MISSOULA — When someone asks you which road in Missoula is the busiest, you probably think of Reserve Street.
The roadway saw over 1,600 crashes from 2019 to 2023, with 63 of those crashes resulting in serious injuries. Three were deadly.
Missoula and state transportation officials have been taking steps to reduce the number of incidents and now a coalition of transportation planners has finalized a draft of a plan that they say will improve the safety of Reserve Street.
Watch to learn about the future of Reserve Street:
“As a whole, all of those project interventions are really designed first and foremost to address our known fatal and serious injury crash history along the corridor,” said Charles Menefee, a senior planner at the Missoula Metropolitan Organization.
The Reserve Street Safety Action Plan identifies three main solutions officials will focus on: intersection control, access management and increasing safety for bicyclists and pedestrians.
Prioritizing these issues could result in enhanced pedestrian crossings, new roundabouts, traffic signals or turn restrictions, dynamic speed feedback signs and advanced warning signage.
“A lot of these interventions would involve ease of turning movements onto and off of the corridor, include improved crossing for bicyclists and pedestrians.
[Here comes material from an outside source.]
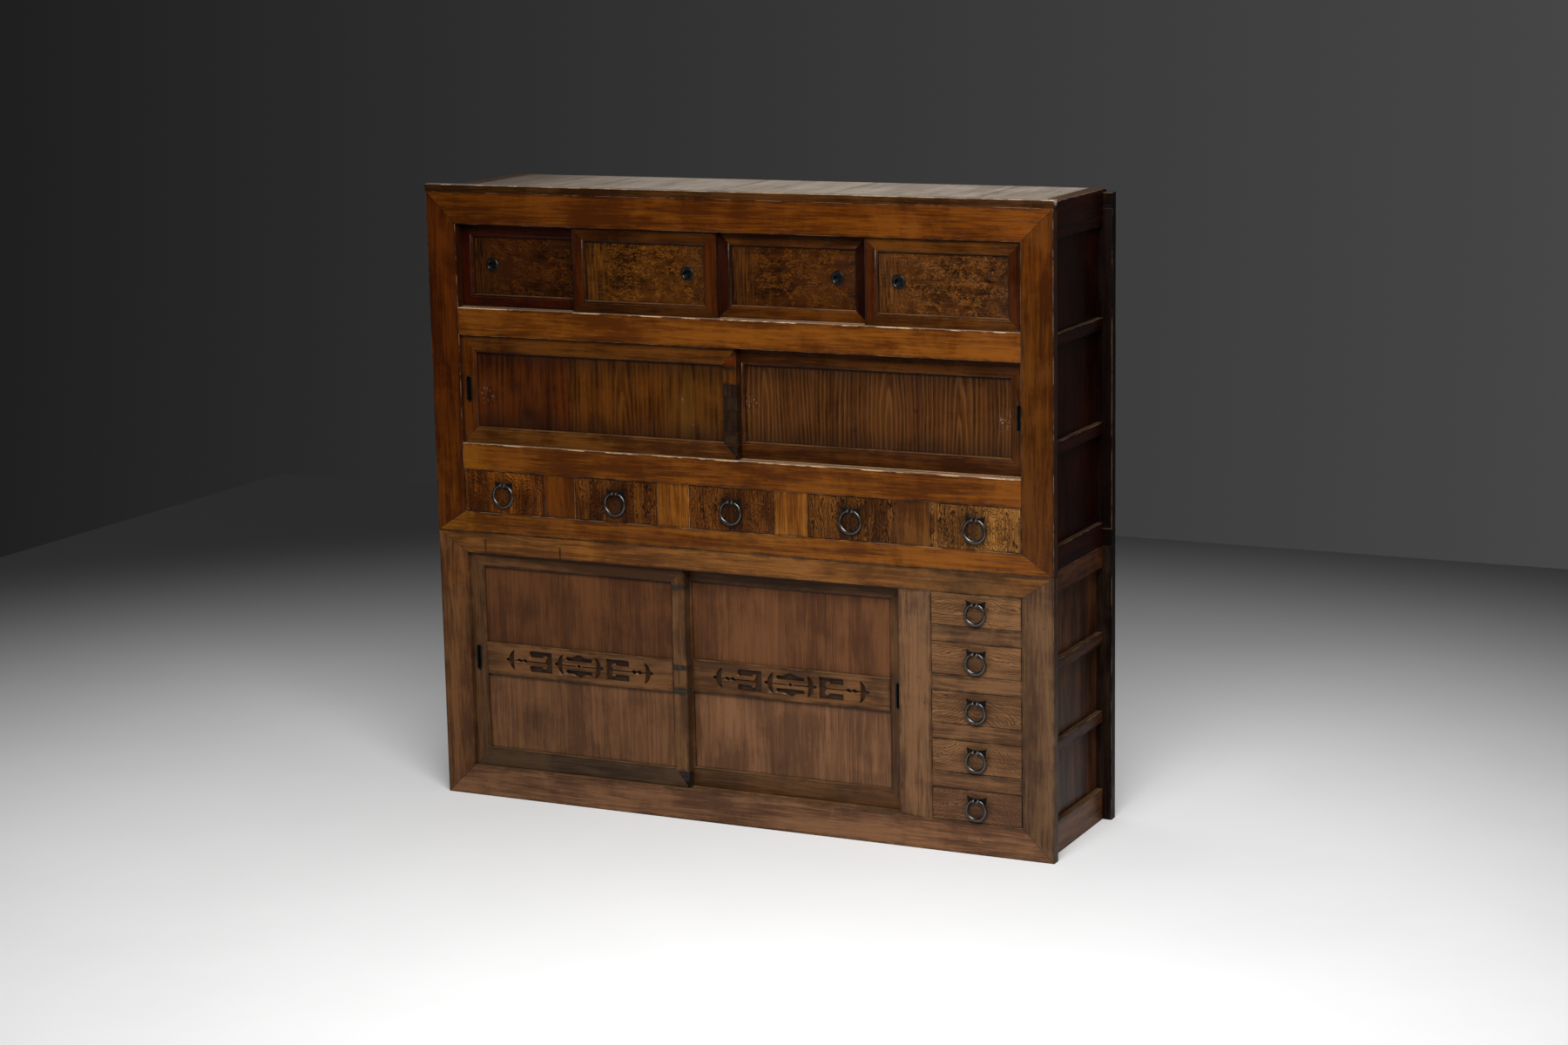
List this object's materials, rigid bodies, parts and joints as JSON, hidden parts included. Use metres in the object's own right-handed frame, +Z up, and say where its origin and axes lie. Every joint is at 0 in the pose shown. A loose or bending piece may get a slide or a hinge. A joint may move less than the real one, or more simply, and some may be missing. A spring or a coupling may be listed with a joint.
{
  "type": "mizuya kitchen cabinet",
  "caption": "Wide two-part wooden kitchen cabinet with panelled sliding doors, drawers with iron ring pulls, and pierced bands on the lower doors.",
  "frame": {"origin": "on the floor, under the middle of the cabinet's overall box, ring pulls included", "axes": "+X to the right seen from the front, the longest extent; +Y to the back, so the doors and drawers face -Y; +Z up"},
  "size_m": [1.758, 0.4522, 1.65],
  "materials": {
    "upper_frame_wood": "upper case frame, clear-brown polished softwood, worn satin",
    "lower_frame_wood": "lower case frame, reddish brown, worn satin",
    "side_wood": "blackened side rails and panels, dull",
    "back_wood": "unfinished back boards, dull",
    "top_wood": "dusty, greyed top boards, dull",
    "inside_wood": "unfinished boards, dull",
    "upper_door_wood": "upper doors, figured, polished, worn",
    "lower_door_wood": "lower doors, figured, polished, worn",
    "drawer_wood": "drawers, strongly figured fronts, polished",
    "iron": "blackened forged iron, dull"
  },
  "bodies": {
    "carcase": {"lower_front_frame": "lower_frame_wood", "upper_front_frame": "upper_frame_wood", "lower_left_side_frame": "side_wood", "lower_right_side_frame": "side_wood", "upper_left_side_frame": "side_wood", "upper_right_side_frame": "side_wood", "lower_side_panels": "side_wood", "upper_side_panels": "side_wood", "lower_back": "back_wood", "upper_back": "back_wood", "top_boards": "top_wood", "top_nosing": "upper_frame_wood", "lower_inside": "inside_wood", "upper_inside": "inside_wood"},
    "small_door_1": {"small_door_1": "upper_door_wood", "small_door_1_cup": "iron"},
    "small_door_2": {"small_door_2": "upper_door_wood", "small_door_2_cup": "iron"},
    "small_door_3": {"small_door_3": "upper_door_wood", "small_door_3_cup": "iron"},
    "small_door_4": {"small_door_4": "upper_door_wood", "small_door_4_cup": "iron"},
    "middle_door_left": {"middle_door_left": "upper_door_wood", "middle_door_left_cup": "iron"},
    "middle_door_right": {"middle_door_right": "upper_door_wood", "middle_door_right_cup": "iron"},
    "lower_door_left": {"lower_door_left": "lower_door_wood", "lower_door_left_cup": "iron"},
    "lower_door_right": {"lower_door_right": "lower_door_wood", "lower_door_right_cup": "iron"},
    "row_drawer_1": {"row_drawer_1": "drawer_wood", "row_drawer_1_plate": "iron"},
    "row_drawer_1_ring": {"row_drawer_1_ring": "iron"},
    "row_drawer_2": {"row_drawer_2": "drawer_wood", "row_drawer_2_plate": "iron"},
    "row_drawer_2_ring": {"row_drawer_2_ring": "iron"},
    "row_drawer_3": {"row_drawer_3": "drawer_wood", "row_drawer_3_plate": "iron"},
    "row_drawer_3_ring": {"row_drawer_3_ring": "iron"},
    "row_drawer_4": {"row_drawer_4": "drawer_wood", "row_drawer_4_plate": "iron"},
    "row_drawer_4_ring": {"row_drawer_4_ring": "iron"},
    "row_drawer_5": {"row_drawer_5": "drawer_wood", "row_drawer_5_plate": "iron"},
    "row_drawer_5_ring": {"row_drawer_5_ring": "iron"},
    "column_drawer_1": {"column_drawer_1": "drawer_wood", "column_drawer_1_plate": "iron"},
    "column_drawer_1_ring": {"column_drawer_1_ring": "iron"},
    "column_drawer_2": {"column_drawer_2": "drawer_wood", "column_drawer_2_plate": "iron"},
    "column_drawer_2_ring": {"column_drawer_2_ring": "iron"},
    "column_drawer_3": {"column_drawer_3": "drawer_wood", "column_drawer_3_plate": "iron"},
    "column_drawer_3_ring": {"column_drawer_3_ring": "iron"},
    "column_drawer_4": {"column_drawer_4": "drawer_wood", "column_drawer_4_plate": "iron"},
    "column_drawer_4_ring": {"column_drawer_4_ring": "iron"},
    "column_drawer_5": {"column_drawer_5": "drawer_wood", "column_drawer_5_plate": "iron"},
    "column_drawer_5_ring": {"column_drawer_5_ring": "iron"}
  },
  "joints": [
    {"name": "small_door_1_slide", "type": "slide", "parent": "carcase", "child": "small_door_1", "axis": [1, 0, 0], "range_m": [0, 0.342]},
    {"name": "small_door_2_slide", "type": "slide", "parent": "carcase", "child": "small_door_2", "axis": [-1, 0, 0], "range_m": [0, 0.342]},
    {"name": "small_door_3_slide", "type": "slide", "parent": "carcase", "child": "small_door_3", "axis": [1, 0, 0], "range_m": [0, 0.426]},
    {"name": "small_door_4_slide", "type": "slide", "parent": "carcase", "child": "small_door_4", "axis": [-1, 0, 0], "range_m": [0, 0.4095]},
    {"name": "middle_door_left_slide", "type": "slide", "parent": "carcase", "child": "middle_door_left", "axis": [1, 0, 0], "range_m": [0, 0.776]},
    {"name": "middle_door_right_slide", "type": "slide", "parent": "carcase", "child": "middle_door_right", "axis": [-1, 0, 0], "range_m": [0, 0.783]},
    {"name": "lower_door_left_slide", "type": "slide", "parent": "carcase", "child": "lower_door_left", "axis": [1, 0, 0], "range_m": [0, 0.607]},
    {"name": "lower_door_right_slide", "type": "slide", "parent": "carcase", "child": "lower_door_right", "axis": [-1, 0, 0], "range_m": [0, 0.614]},
    {"name": "row_drawer_1_slide", "type": "slide", "parent": "carcase", "child": "row_drawer_1", "axis": [0, -1, 0], "range_m": [0, 0.29]},
    {"name": "row_drawer_1_ring_swing", "type": "hinge", "parent": "row_drawer_1", "child": "row_drawer_1_ring", "pos_m": [-0.6715, -0.2219, 0.85901], "axis": [-1, 0, 0], "range_deg": [0, 90]},
    {"name": "row_drawer_2_slide", "type": "slide", "parent": "carcase", "child": "row_drawer_2", "axis": [0, -1, 0], "range_m": [0, 0.29]},
    {"name": "row_drawer_2_ring_swing", "type": "hinge", "parent": "row_drawer_2", "child": "row_drawer_2_ring", "pos_m": [-0.33575, -0.2219, 0.85901], "axis": [-1, 0, 0], "range_deg": [0, 90]},
    {"name": "row_drawer_3_slide", "type": "slide", "parent": "carcase", "child": "row_drawer_3", "axis": [0, -1, 0], "range_m": [0, 0.29]},
    {"name": "row_drawer_3_ring_swing", "type": "hinge", "parent": "row_drawer_3", "child": "row_drawer_3_ring", "pos_m": [0, -0.2219, 0.85901], "axis": [-1, 0, 0], "range_deg": [0, 90]},
    {"name": "row_drawer_4_slide", "type": "slide", "parent": "carcase", "child": "row_drawer_4", "axis": [0, -1, 0], "range_m": [0, 0.29]},
    {"name": "row_drawer_4_ring_swing", "type": "hinge", "parent": "row_drawer_4", "child": "row_drawer_4_ring", "pos_m": [0.33575, -0.2219, 0.85901], "axis": [-1, 0, 0], "range_deg": [0, 90]},
    {"name": "row_drawer_5_slide", "type": "slide", "parent": "carcase", "child": "row_drawer_5", "axis": [0, -1, 0], "range_m": [0, 0.29]},
    {"name": "row_drawer_5_ring_swing", "type": "hinge", "parent": "row_drawer_5", "child": "row_drawer_5_ring", "pos_m": [0.6715, -0.2219, 0.85901], "axis": [-1, 0, 0], "range_deg": [0, 90]},
    {"name": "column_drawer_1_slide", "type": "slide", "parent": "carcase", "child": "column_drawer_1", "axis": [0, -1, 0], "range_m": [0, 0.29]},
    {"name": "column_drawer_1_ring_swing", "type": "hinge", "parent": "column_drawer_1", "child": "column_drawer_1_ring", "pos_m": [0.671, -0.2219, 0.64501], "axis": [-1, 0, 0], "range_deg": [0, 90]},
    {"name": "column_drawer_2_slide", "type": "slide", "parent": "carcase", "child": "column_drawer_2", "axis": [0, -1, 0], "range_m": [0, 0.29]},
    {"name": "column_drawer_2_ring_swing", "type": "hinge", "parent": "column_drawer_2", "child": "column_drawer_2_ring", "pos_m": [0.671, -0.2219, 0.51941], "axis": [-1, 0, 0], "range_deg": [0, 90]},
    {"name": "column_drawer_3_slide", "type": "slide", "parent": "carcase", "child": "column_drawer_3", "axis": [0, -1, 0], "range_m": [0, 0.29]},
    {"name": "column_drawer_3_ring_swing", "type": "hinge", "parent": "column_drawer_3", "child": "column_drawer_3_ring", "pos_m": [0.671, -0.2219, 0.39381], "axis": [-1, 0, 0], "range_deg": [0, 90]},
    {"name": "column_drawer_4_slide", "type": "slide", "parent": "carcase", "child": "column_drawer_4", "axis": [0, -1, 0], "range_m": [0, 0.29]},
    {"name": "column_drawer_4_ring_swing", "type": "hinge", "parent": "column_drawer_4", "child": "column_drawer_4_ring", "pos_m": [0.671, -0.2219, 0.26821], "axis": [-1, 0, 0], "range_deg": [0, 90]},
    {"name": "column_drawer_5_slide", "type": "slide", "parent": "carcase", "child": "column_drawer_5", "axis": [0, -1, 0], "range_m": [0, 0.29]},
    {"name": "column_drawer_5_ring_swing", "type": "hinge", "parent": "column_drawer_5", "child": "column_drawer_5_ring", "pos_m": [0.671, -0.2219, 0.14261], "axis": [-1, 0, 0], "range_deg": [0, 90]}
  ]
}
So the corridor feels less like a barrier to utilize for all modes,” Menefee said.
The plan also includes long-term visions for Reserve Street, such as separated bike lanes and larger sidewalks.
The plan proposes immediate changes too, such as separate packages focusing on specific areas, like the Mullan and Reserve intersection corridor.
But funding remains the key sticking point. The plan calls for a combination of federal, state and local sources to fund the project, although during a final draft plan presentation, project managers stressed federal funding may currently be difficult to obtain.
The plan is now in its finalized draft phase, but people can still weigh in at engagemissoula.com.